Tuesday, November 18, 2008


Today, as I was ripping north along I-35 near Eddy, Texas (just over half-way between Temple and Waco, I glanced down at my odometer and noticed this: I quickly pulled over to the side of the road so I could capture this momentous moment for posterity. One hundred seventy-five THOUSAND miles! The old blue bastard has served me reasonably well from the first day I took him home from the dealer, spanking new and sparkling. Sure, I've spent enough on his upkeep and repairs to have funded my retirement, but he's been reliable all the way through.

I say all of this as a preface to my real feelings about the Bastard: he needs to be replaced with a young stud, something quick like me (that didn't come out quite right). I need a car with a sense of urgency akin to mine. After all, if I'm going to become a mid-fifties thrill throbber, I need something that will appeal to the dull-witted big-breasted, young sex machines that will try and fail to demonstrate that it's not the thought that counts, it's the cup size.

My earlier considerations of a Honda Element and Subaru Forrester are not looking so attractive now. Maybe a Ford Mustang with seats that recline fully and give off a throaty growl as they are reclining. Or, perhaps a big, beefy Corvette with a convertible top and seductive shift-knob.

I can picture it now: I walk up to a twenty-something woman who has just been poured into a very tight pair of jeans and 36D bikini top that has been reconstructed to just cover a 48EEE package. I put on my best 30-something smirk and say, "Care to take a slow ride in my fast car?" I smile a lewd, lascivious smile, instantly revealing my carnal intentions to this young and easy target.

"Oh, gee, uh, I'm like giving my boyfriend, Apollo, a birthday present tonight. He's leaving for Afghaniraqezuela tomorrow and I may never have a chance to do him again. But thanks!"

And so I set my sights on something else. Maybe 200K?

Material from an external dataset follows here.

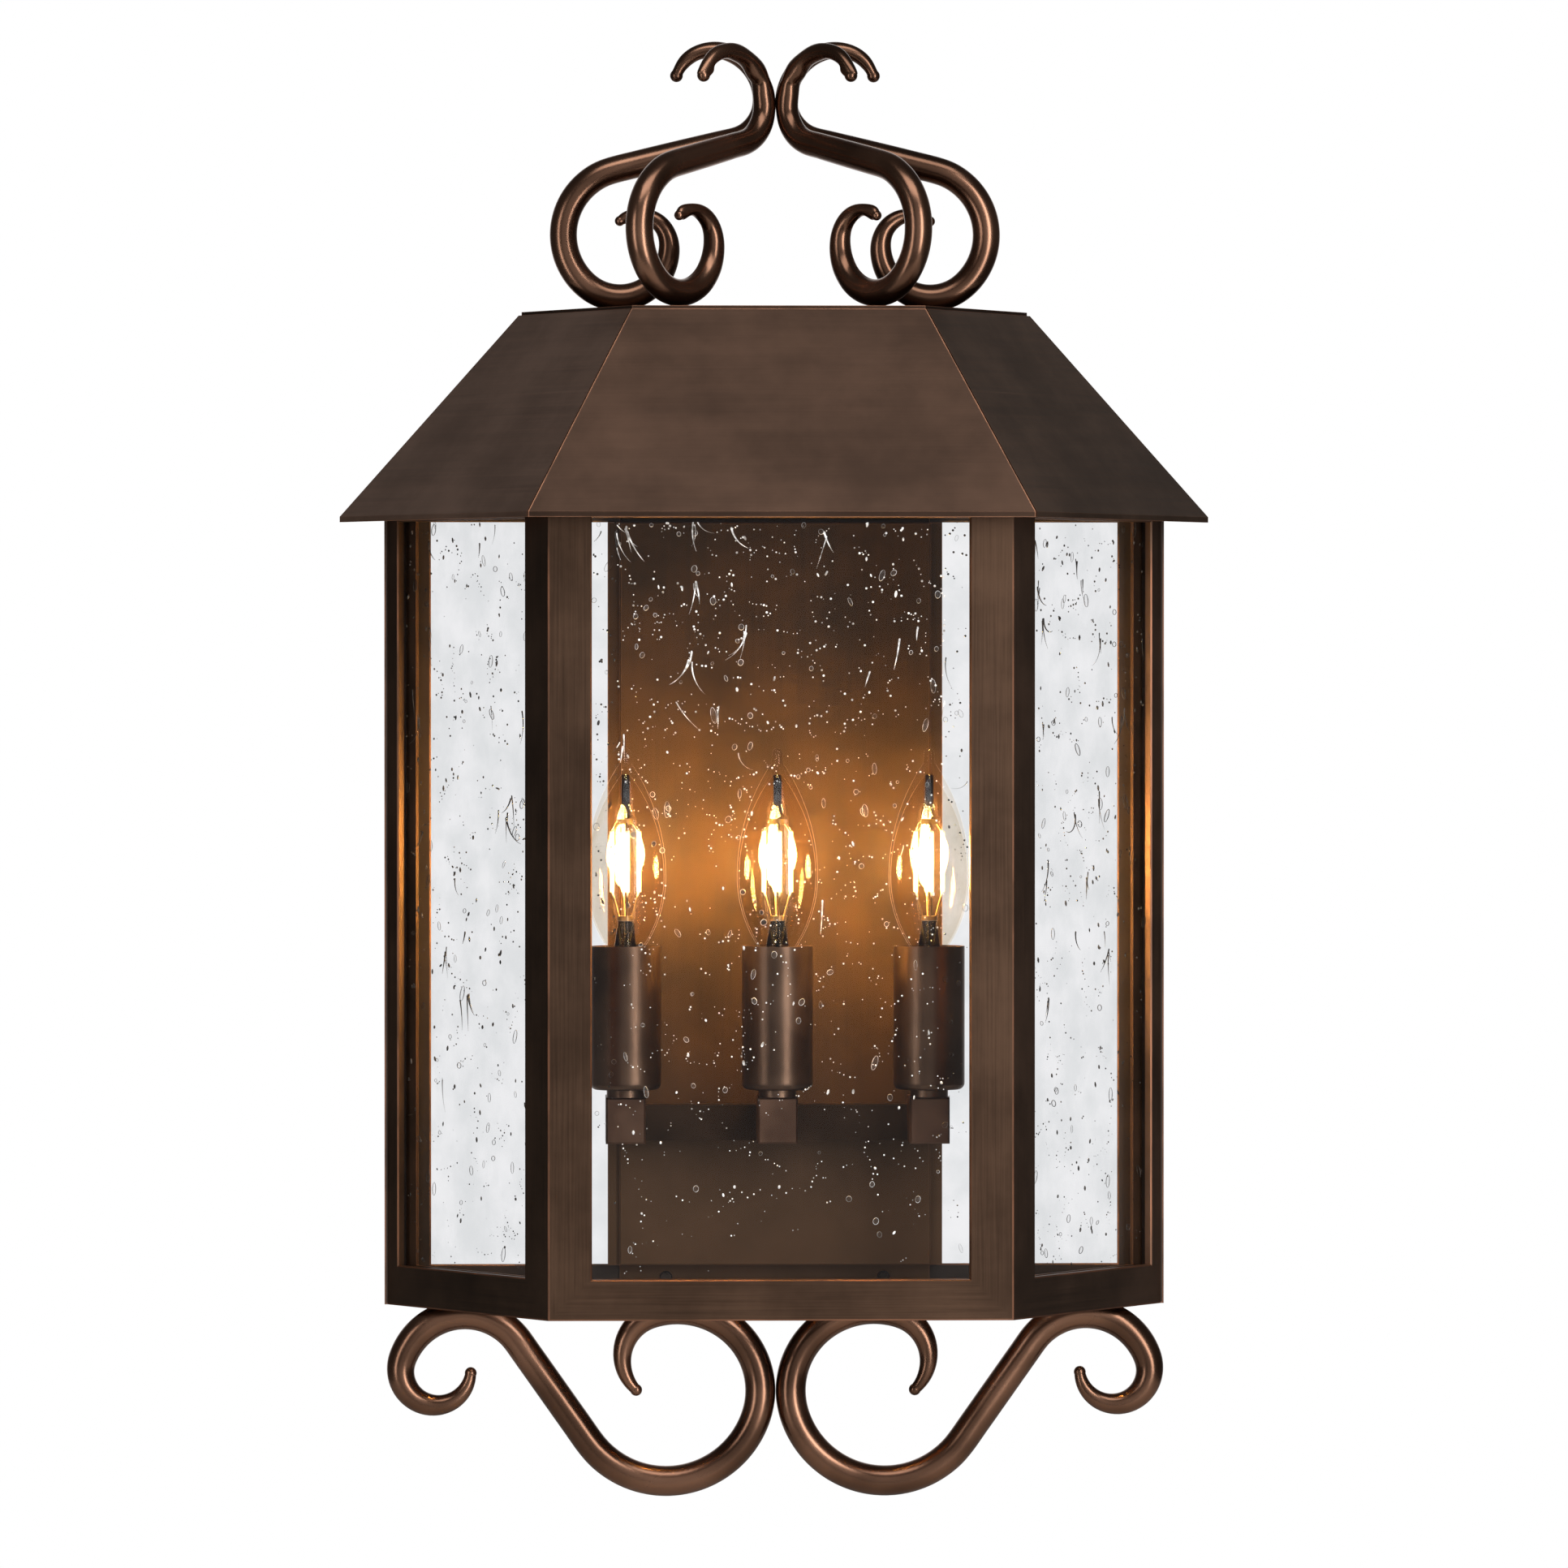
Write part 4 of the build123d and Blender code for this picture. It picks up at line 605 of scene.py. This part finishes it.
def seed_list(dice, counts, width, height, lift):
    """Every drop of one pane: place, radius, stretch, lean and whether it shows as a ring."""
    drops = []
    for spot in chain_spots(dice, counts["fine"], width, height, lift):
        high = 0.65 + 0.35 * spot.y / height
        drops.append((spot, high * dice.choice(DOT_RADII), 1.0, 0.0, 0))
    for kind, stretches, sway in SHAPES:
        for _ in range(counts[kind]):
            spot = Vector((dice.uniform(0.0, width), height * dice.uniform(0.0, 1.0) ** lift))
            radius = dice.uniform(0.0004, 0.0007) if kind == "bead" else dice.uniform(0.0006, 0.0013)
            drops.append((spot, radius, dice.uniform(*stretches), dice.gauss(0.0, sway), int(kind != "bead")))
    for _ in range(counts["wisp"]):
        start = Vector((dice.uniform(0.0, width), height * dice.uniform(0.1, 1.0) ** (0.6 * lift)))
        for _ in range(dice.choice((1, 1, 2, 3))):
            offset = Vector((dice.gauss(0.0, 0.0008), dice.gauss(0.0, 0.0015)))
            for spot, radius, heading in wisp_drops(dice, start + offset):
                drops.append((spot, radius, 1.6, heading - 0.5 * math.pi, 0))
    return [drop for drop in drops
            if RIM_X < drop[0].x < width - RIM_X and RIM_Y < drop[0].y < height - RIM_Y]


print("seed shapes:", ", ".join(kind for kind, _, _ in SHAPES))

# %% [markdown]
# Thousands of drops are quick to make when one ball is copied: every drop is the same ball, stretched,
# leaned over and set down on the pane. Rings are larger, so their ball is rounder.

# %% Seeds as one mesh
def unit_ball(subdivisions):
    """Corners and faces of a ball of radius 1, to be copied for every drop."""
    ball = bmesh.new()
    bmesh.ops.create_icosphere(ball, subdivisions=subdivisions, radius=1.0)
    corners = [corner.co.copy() for corner in ball.verts]
    faces = [[corner.index for corner in face.verts] for face in ball.faces]
    ball.free()
    return corners, faces


BALLS = (unit_ball(1), unit_ball(3))  # for a dot and for a ring
FLATNESS = 0.7


def scatter_seeds(name, corner, along, outward, width, counts, chance, lift=1.0, over_plate=None):
    """Fills one pane with seeds: corner is the lower corner of its window on the outer face."""
    dice = random.Random(chance)
    along, up, outward = Vector(along), Vector((0.0, 0.0, 1.0)), Vector(outward)
    turn = Matrix((along, up, outward)).transposed().to_4x4()
    drops = seed_list(dice, counts, width, WINDOW_HEIGHT, lift)
    corners, faces, slots = [], [], []
    for spot, radius, stretch, lean, ring in drops:
        middle_spot = Vector(corner) + along * spot.x + up * spot.y
        scale = Matrix.Diagonal((radius, radius * stretch, radius * FLATNESS, 1.0))
        size = Matrix.Rotation(lean, 4, "Z") @ scale
        place = Matrix.Translation(middle_spot) @ turn @ size
        # Seeds beside the plate get the painted-shade finishes, and those over it the painted-light ones.
        dark = over_plate is None or abs(middle_spot.x) > over_plate
        ball_corners, ball_faces = BALLS[ring]
        faces += [[len(corners) + index for index in face] for face in ball_faces]
        slots += [2 * dark + ring] * len(ball_faces)
        corners += [place @ point for point in ball_corners]
    mesh = bpy.data.meshes.new(name)
    mesh.from_pydata(corners, [], faces)
    mesh.polygons.foreach_set("material_index", slots)
    mesh.polygons.foreach_set("use_smooth", [True] * len(faces))
    for material in seed_finishes:
        mesh.materials.append(material)
    piece = bpy.data.objects.new(name, mesh)
    bpy.context.collection.objects.link(piece)
    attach(piece, "lantern")
    print(name, len(drops), "seeds,", len(faces), "faces")


print("balls of", len(BALLS[0][1]), "and", len(BALLS[1][1]), "faces")

# %% [markdown]
# The front pane stands before the plate, so its seeds are painted light there and painted shade beside it.
# The side panes stand before the white wall, and their seeds are all painted shade.

# %% Three seeded panes
WINDOW_FOOT, WINDOW_HEIGHT = -0.1124, 0.327
FRONT_WINDOW, FRONT_GLASS_Y = 0.1624, -0.1076  # width of the front window, outer face of the front pane
SIDE_WINDOW, GLASS_SET_BACK = 0.1025, 0.0034  # width of a side window, pane behind the frame's outer face
PLATE_HALF = 0.0705
cos_turn, sin_turn = math.cos(WALL_TURN), math.sin(WALL_TURN)
front_corner = (-FRONT_WINDOW / 2, FRONT_GLASS_Y, WINDOW_FOOT)
scatter_seeds("front_seeds", front_corner, (1, 0, 0), (0, -1, 0), FRONT_WINDOW,
              {"fine": 1700, "ring": 100, "tear": 30, "bead": 70, "wisp": 22}, 3, 0.72, over_plate=PLATE_HALF)
for side in (-1, 1):
    along = (side * cos_turn, sin_turn, 0.0)
    outward = (side * sin_turn, -cos_turn, 0.0)
    corner = (side * (FRONT_HALF + STILE * cos_turn - GLASS_SET_BACK * sin_turn),
              -SIDE_DEPTH + STILE * sin_turn + GLASS_SET_BACK * cos_turn, WINDOW_FOOT)
    scatter_seeds("left_seeds" if side < 0 else "right_seeds", corner, along, outward, SIDE_WINDOW,
                  {"fine": 700, "ring": 26, "tear": 40, "bead": 110, "wisp": 20}, 10 + side)

# %% [markdown]
# ## Lamps
# The bulbs are clear. Their outline gets a pale rim of painted light, an emission standing for the filaments'
# light gathered in the thin glass.

# %% Bulb glass
bulb_clear = clear_glass("bulb_clear", colour(250, 246, 240), colour(255, 252, 248), 0.02, 0.2, 0.8, painted_rim_glow=3.0)
dress(bulb_clear, *for_lamps("bulb_glass"))

# %% [markdown]
# Inside is a cage of straight filaments that burn almost white. The wires below and above them stay cold,
# so the glow fades in over the foot of the cage and out again over its top.

# %% Filaments
WIRE_FOOT, WIRE_TOP = (0.0500, 0.0540), (0.0775, 0.0805)
hot, tree, shader, place = finish("filament")
height = add(tree, "ShaderNodeSeparateXYZ", {0: place}).outputs[2]
burning = maths(tree, "MULTIPLY", fade(tree, height, *WIRE_FOOT), fade(tree, height, *WIRE_TOP, 1.0, 0.0))
feed(tree, shader.inputs["Base Color"], mixed(tree, burning, colour(150, 128, 96), colour(255, 240, 214)))
feed(tree, shader.inputs["Metallic"], fade(tree, burning, 0.0, 1.0, 1.0, 0.0))
feed(tree, shader.inputs["Roughness"], 0.3)
feed(tree, shader.inputs["Emission Color"], (1.0, 0.72, 0.40, 1.0))
feed(tree, shader.inputs["Emission Strength"], maths(tree, "MULTIPLY", burning, 3.6))
dress(hot, *for_lamps("bulb_filament"))

# %% [markdown]
# A small warm lamp inside each bulb lights the fitting, and goes along when the bulb is lifted out.

# %% Warm lamps
LAMP_SPACING, GLOW_Y, GLOW_Z = 0.0662, -0.050, 0.066
for lamp, spot in zip(lamps, (-LAMP_SPACING, 0.0, LAMP_SPACING)):
    warm = bpy.data.lights.new(f"warm_{lamp}", "POINT")
    warm.energy, warm.color, warm.shadow_soft_size = 1.5, (1.0, 0.61, 0.17), 0.01
    glow_lamp = bpy.data.objects.new(f"warm_{lamp}", warm)
    glow_lamp.location = (spot, GLOW_Y, GLOW_Z)
    glow_lamp.parent = bodies[f"bulb_{lamp}"]
    bpy.context.collection.objects.link(glow_lamp)
print("three warm lamps")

And then I think back to the train and the meal I'd prepared for someone else, someone who really didn't want a hormone-deficient hanger-on for a travelling companion. I started polishing my pen, hoping the seduction would be more successful and less expensive than the Corvette.


scarletvirago said...

You know, SOME of us pack our extra brains in our 42DD, and THAT'S why they're so big. Phfft!

KathyR said...

Damn, I want one if the seats growl.

YourFireAnt said...

OK, I know somebody who can make the train seats growl.


bee said...

i miss my acura. sold it to a student at 187k. i have a friend with an accord (original engine) nearing 300k.